The agency said the ratings on Jordan are constrained by its high public debt levels and the economy’s large external financing needs, which are driven by large current account deficits.
Ongoing pressures from regional conflicts have significantly increased the country’s population through refugee inflows, while slowing the country’s growth trajectory, the report noted.
“The ratings are, however, supported by the authorities’ efforts to implement fiscal consolidation and measures to reduce losses in state-owned enterprises, which we expect will result in gradually falling government debt levels over the forecast horizon through 2021. International assistance from the US and the Gulf Cooperation Council (GCC) continue to support the ratings,” it indicated.
In June, Saudi Arabia, Kuwait and the UAE pledged $2.5 billion in support for Jordan’s economy. Days later, Qatar announced that it would provide 10,000 jobs for Jordanians in the Gulf state, in addition to a package of investments in infrastructure projects in Jordan valued at $500 million.
The agency noted that social pressures are high, anticipating the government to only gradually implement planned fiscal measures, adding: “ We expect donors to continue to support Jordan through grants and concessional funding to maintain political stability.”
The agency indicated that it forecasts the economic growth to be low, averaging 2.5 per cent over 2018-2021, compared with 6.5 per cent over 2000-2009.

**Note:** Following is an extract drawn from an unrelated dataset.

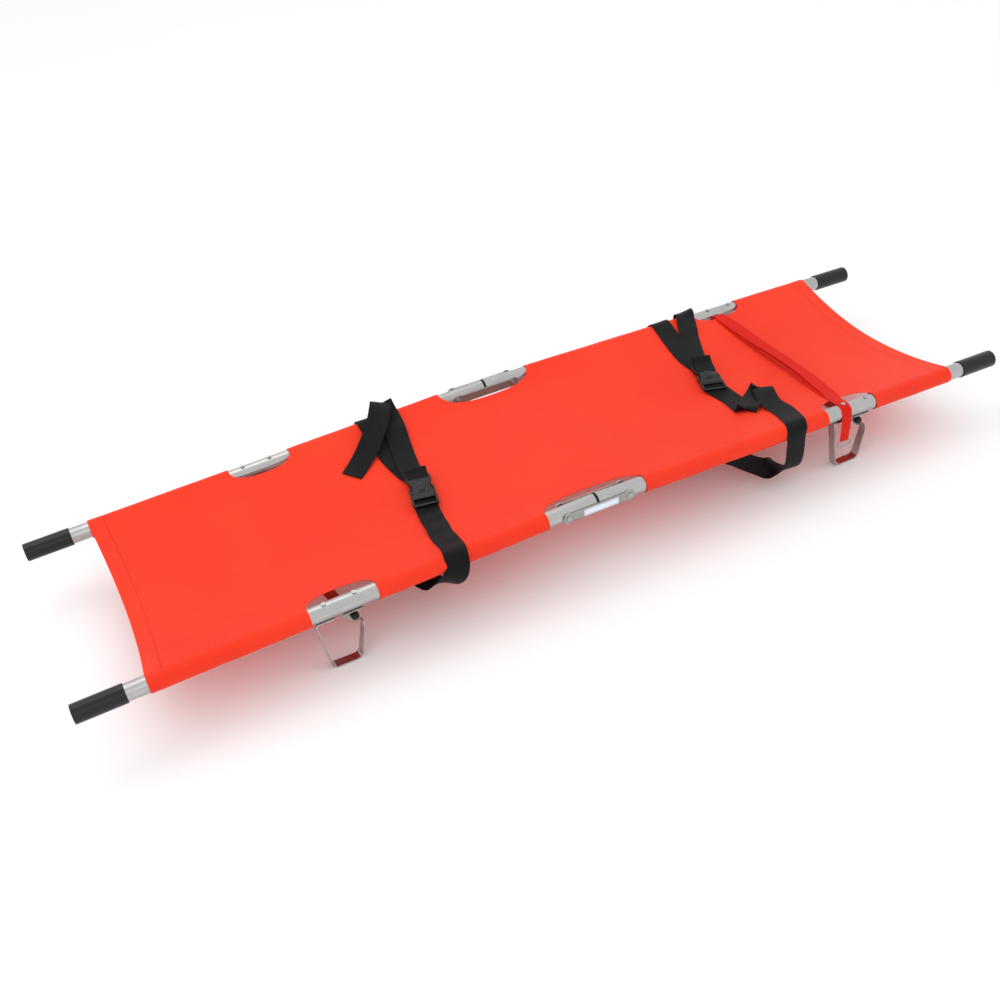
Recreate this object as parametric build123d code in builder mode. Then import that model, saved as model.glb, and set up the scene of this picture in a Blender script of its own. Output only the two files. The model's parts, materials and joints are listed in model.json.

“We expect international support for Jordan to remain strong. Jordan is one of the most politically stable countries in the region, and maintaining this relative stability in the region is an important foreign policy objective for the US and the GCC,” it added.
Commenting on the report, Zayyan Zawaneh, an expert in political economy, said: ”This is a positive thing because it will help to reassure foreign investors about Jordan and the financial markets from where we borrow.”
“It is a reassuring message to all lenders, especially as Jordan has already announced that it intends to borrow from international markets in 2019,” he told The Jordan Times on Saturday.
Although positive, there are other indicators that lenders take into account, he said.
“Lenders and investors also look at the economic situation in Jordan and take other factors into consideration such as the increase in public debt, rise in debt service, high poverty and unemployment rates,” Zawaneh added, underlining the need for tangible reforms.
The total public debt amounted to JD28.118 billion, constituting 96.1 per cent of the estimated gross domestic product (GDP) at the end of July 2018, compared with JD27.269 billion, constituting 95.9 per cent of the GDP in 2017, according to the Ministry of Finance.
The Kingdom’s after-grant budget deficit amounted to JD659.7 million at the end of July compared with JD539.7 million for the same period of 2017, according to the figures.